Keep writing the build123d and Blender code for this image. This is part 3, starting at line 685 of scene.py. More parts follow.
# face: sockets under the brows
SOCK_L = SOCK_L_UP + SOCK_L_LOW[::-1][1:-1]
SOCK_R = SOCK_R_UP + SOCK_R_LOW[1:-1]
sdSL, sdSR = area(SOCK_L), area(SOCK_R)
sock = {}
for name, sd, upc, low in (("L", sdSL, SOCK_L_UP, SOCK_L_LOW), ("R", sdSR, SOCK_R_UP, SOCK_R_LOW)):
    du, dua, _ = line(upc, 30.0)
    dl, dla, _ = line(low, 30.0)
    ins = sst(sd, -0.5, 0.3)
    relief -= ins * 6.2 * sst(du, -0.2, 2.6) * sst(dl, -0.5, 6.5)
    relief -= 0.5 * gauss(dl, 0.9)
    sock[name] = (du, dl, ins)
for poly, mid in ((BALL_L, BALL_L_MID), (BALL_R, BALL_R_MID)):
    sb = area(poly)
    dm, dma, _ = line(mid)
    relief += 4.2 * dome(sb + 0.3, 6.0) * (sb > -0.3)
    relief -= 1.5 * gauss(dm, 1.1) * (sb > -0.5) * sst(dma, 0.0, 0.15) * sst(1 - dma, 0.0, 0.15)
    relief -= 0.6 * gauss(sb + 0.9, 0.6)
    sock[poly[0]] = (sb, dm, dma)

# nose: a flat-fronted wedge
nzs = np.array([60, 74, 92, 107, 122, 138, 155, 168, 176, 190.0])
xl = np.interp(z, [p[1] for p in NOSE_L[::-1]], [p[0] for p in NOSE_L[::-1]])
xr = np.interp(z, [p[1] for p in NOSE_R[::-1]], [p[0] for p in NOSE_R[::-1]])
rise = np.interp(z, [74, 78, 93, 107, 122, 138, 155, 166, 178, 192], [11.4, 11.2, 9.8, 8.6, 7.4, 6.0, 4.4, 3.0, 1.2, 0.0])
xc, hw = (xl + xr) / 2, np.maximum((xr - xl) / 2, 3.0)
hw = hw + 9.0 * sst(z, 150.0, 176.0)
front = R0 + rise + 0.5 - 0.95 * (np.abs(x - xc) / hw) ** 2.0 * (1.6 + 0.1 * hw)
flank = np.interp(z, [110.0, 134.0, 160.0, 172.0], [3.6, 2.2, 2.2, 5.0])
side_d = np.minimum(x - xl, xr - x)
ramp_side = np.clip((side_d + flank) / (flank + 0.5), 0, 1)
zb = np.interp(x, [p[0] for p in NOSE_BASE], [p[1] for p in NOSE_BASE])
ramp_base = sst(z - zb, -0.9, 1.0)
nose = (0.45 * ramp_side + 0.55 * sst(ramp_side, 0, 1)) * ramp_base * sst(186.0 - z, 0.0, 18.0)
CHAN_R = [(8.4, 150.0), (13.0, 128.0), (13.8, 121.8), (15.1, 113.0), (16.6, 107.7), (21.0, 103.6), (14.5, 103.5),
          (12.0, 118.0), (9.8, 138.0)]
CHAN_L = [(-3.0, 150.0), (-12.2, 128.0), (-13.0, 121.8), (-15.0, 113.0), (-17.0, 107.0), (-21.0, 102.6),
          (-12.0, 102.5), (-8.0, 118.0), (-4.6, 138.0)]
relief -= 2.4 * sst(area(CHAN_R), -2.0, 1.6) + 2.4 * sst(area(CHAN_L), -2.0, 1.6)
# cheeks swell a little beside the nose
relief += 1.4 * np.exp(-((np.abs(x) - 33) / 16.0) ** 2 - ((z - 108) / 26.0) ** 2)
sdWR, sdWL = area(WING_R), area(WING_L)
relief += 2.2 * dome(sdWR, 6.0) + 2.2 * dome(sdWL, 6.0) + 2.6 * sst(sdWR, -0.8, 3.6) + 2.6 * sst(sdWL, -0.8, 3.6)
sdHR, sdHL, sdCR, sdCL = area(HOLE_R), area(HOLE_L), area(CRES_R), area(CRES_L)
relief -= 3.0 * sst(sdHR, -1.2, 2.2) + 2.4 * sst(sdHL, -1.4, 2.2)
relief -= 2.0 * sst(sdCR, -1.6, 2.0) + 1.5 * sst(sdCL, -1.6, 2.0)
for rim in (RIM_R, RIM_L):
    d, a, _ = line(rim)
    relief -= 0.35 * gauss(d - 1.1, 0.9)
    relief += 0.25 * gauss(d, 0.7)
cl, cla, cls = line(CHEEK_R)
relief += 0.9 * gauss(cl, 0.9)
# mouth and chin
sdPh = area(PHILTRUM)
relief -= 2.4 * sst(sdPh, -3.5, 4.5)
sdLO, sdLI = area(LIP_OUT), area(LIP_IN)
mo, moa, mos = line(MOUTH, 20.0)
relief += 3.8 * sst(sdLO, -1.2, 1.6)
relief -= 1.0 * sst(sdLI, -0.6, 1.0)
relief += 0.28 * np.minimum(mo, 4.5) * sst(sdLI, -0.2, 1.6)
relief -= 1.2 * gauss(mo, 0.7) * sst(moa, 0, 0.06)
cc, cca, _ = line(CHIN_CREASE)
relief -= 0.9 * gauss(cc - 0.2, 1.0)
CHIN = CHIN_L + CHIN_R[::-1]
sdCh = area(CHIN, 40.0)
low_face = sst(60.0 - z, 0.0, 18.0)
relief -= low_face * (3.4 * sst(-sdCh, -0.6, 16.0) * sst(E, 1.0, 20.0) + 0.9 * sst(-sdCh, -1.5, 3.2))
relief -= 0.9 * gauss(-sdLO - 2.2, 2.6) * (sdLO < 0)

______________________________

**Set problem:**
Reproduce the complete data exactly as presented above.

**Full output:**
Keep writing the build123d and Blender code for this image. This is part 3, starting at line 685 of scene.py. More parts follow.
# face: sockets under the brows
SOCK_L = SOCK_L_UP + SOCK_L_LOW[::-1][1:-1]
SOCK_R = SOCK_R_UP + SOCK_R_LOW[1:-1]
sdSL, sdSR = area(SOCK_L), area(SOCK_R)
sock = {}
for name, sd, upc, low in (("L", sdSL, SOCK_L_UP, SOCK_L_LOW), ("R", sdSR, SOCK_R_UP, SOCK_R_LOW)):
    du, dua, _ = line(upc, 30.0)
    dl, dla, _ = line(low, 30.0)
    ins = sst(sd, -0.5, 0.3)
    relief -= ins * 6.2 * sst(du, -0.2, 2.6) * sst(dl, -0.5, 6.5)
    relief -= 0.5 * gauss(dl, 0.9)
    sock[name] = (du, dl, ins)
for poly, mid in ((BALL_L, BALL_L_MID), (BALL_R, BALL_R_MID)):
    sb = area(poly)
    dm, dma, _ = line(mid)
    relief += 4.2 * dome(sb + 0.3, 6.0) * (sb > -0.3)
    relief -= 1.5 * gauss(dm, 1.1) * (sb > -0.5) * sst(dma, 0.0, 0.15) * sst(1 - dma, 0.0, 0.15)
    relief -= 0.6 * gauss(sb + 0.9, 0.6)
    sock[poly[0]] = (sb, dm, dma)

# nose: a flat-fronted wedge
nzs = np.array([60, 74, 92, 107, 122, 138, 155, 168, 176, 190.0])
xl = np.interp(z, [p[1] for p in NOSE_L[::-1]], [p[0] for p in NOSE_L[::-1]])
xr = np.interp(z, [p[1] for p in NOSE_R[::-1]], [p[0] for p in NOSE_R[::-1]])
rise = np.interp(z, [74, 78, 93, 107, 122, 138, 155, 166, 178, 192], [11.4, 11.2, 9.8, 8.6, 7.4, 6.0, 4.4, 3.0, 1.2, 0.0])
xc, hw = (xl + xr) / 2, np.maximum((xr - xl) / 2, 3.0)
hw = hw + 9.0 * sst(z, 150.0, 176.0)
front = R0 + rise + 0.5 - 0.95 * (np.abs(x - xc) / hw) ** 2.0 * (1.6 + 0.1 * hw)
flank = np.interp(z, [110.0, 134.0, 160.0, 172.0], [3.6, 2.2, 2.2, 5.0])
side_d = np.minimum(x - xl, xr - x)
ramp_side = np.clip((side_d + flank) / (flank + 0.5), 0, 1)
zb = np.interp(x, [p[0] for p in NOSE_BASE], [p[1] for p in NOSE_BASE])
ramp_base = sst(z - zb, -0.9, 1.0)
nose = (0.45 * ramp_side + 0.55 * sst(ramp_side, 0, 1)) * ramp_base * sst(186.0 - z, 0.0, 18.0)
CHAN_R = [(8.4, 150.0), (13.0, 128.0), (13.8, 121.8), (15.1, 113.0), (16.6, 107.7), (21.0, 103.6), (14.5, 103.5),
          (12.0, 118.0), (9.8, 138.0)]
CHAN_L = [(-3.0, 150.0), (-12.2, 128.0), (-13.0, 121.8), (-15.0, 113.0), (-17.0, 107.0), (-21.0, 102.6),
          (-12.0, 102.5), (-8.0, 118.0), (-4.6, 138.0)]
relief -= 2.4 * sst(area(CHAN_R), -2.0, 1.6) + 2.4 * sst(area(CHAN_L), -2.0, 1.6)
# cheeks swell a little beside the nose
relief += 1.4 * np.exp(-((np.abs(x) - 33) / 16.0) ** 2 - ((z - 108) / 26.0) ** 2)
sdWR, sdWL = area(WING_R), area(WING_L)
relief += 2.2 * dome(sdWR, 6.0) + 2.2 * dome(sdWL, 6.0) + 2.6 * sst(sdWR, -0.8, 3.6) + 2.6 * sst(sdWL, -0.8, 3.6)
sdHR, sdHL, sdCR, sdCL = area(HOLE_R), area(HOLE_L), area(CRES_R), area(CRES_L)
relief -= 3.0 * sst(sdHR, -1.2, 2.2) + 2.4 * sst(sdHL, -1.4, 2.2)
relief -= 2.0 * sst(sdCR, -1.6, 2.0) + 1.5 * sst(sdCL, -1.6, 2.0)
for rim in (RIM_R, RIM_L):
    d, a, _ = line(rim)
    relief -= 0.35 * gauss(d - 1.1, 0.9)
    relief += 0.25 * gauss(d, 0.7)
cl, cla, cls = line(CHEEK_R)
relief += 0.9 * gauss(cl, 0.9)
# mouth and chin
sdPh = area(PHILTRUM)
relief -= 2.4 * sst(sdPh, -3.5, 4.5)
sdLO, sdLI = area(LIP_OUT), area(LIP_IN)
mo, moa, mos = line(MOUTH, 20.0)
relief += 3.8 * sst(sdLO, -1.2, 1.6)
relief -= 1.0 * sst(sdLI, -0.6, 1.0)
relief += 0.28 * np.minimum(mo, 4.5) * sst(sdLI, -0.2, 1.6)
relief -= 1.2 * gauss(mo, 0.7) * sst(moa, 0, 0.06)
cc, cca, _ = line(CHIN_CREASE)
relief -= 0.9 * gauss(cc - 0.2, 1.0)
CHIN = CHIN_L + CHIN_R[::-1]
sdCh = area(CHIN, 40.0)
low_face = sst(60.0 - z, 0.0, 18.0)
relief -= low_face * (3.4 * sst(-sdCh, -0.6, 16.0) * sst(E, 1.0, 20.0) + 0.9 * sst(-sdCh, -1.5, 3.2))
relief -= 0.9 * gauss(-sdLO - 2.2, 2.6) * (sdLO < 0)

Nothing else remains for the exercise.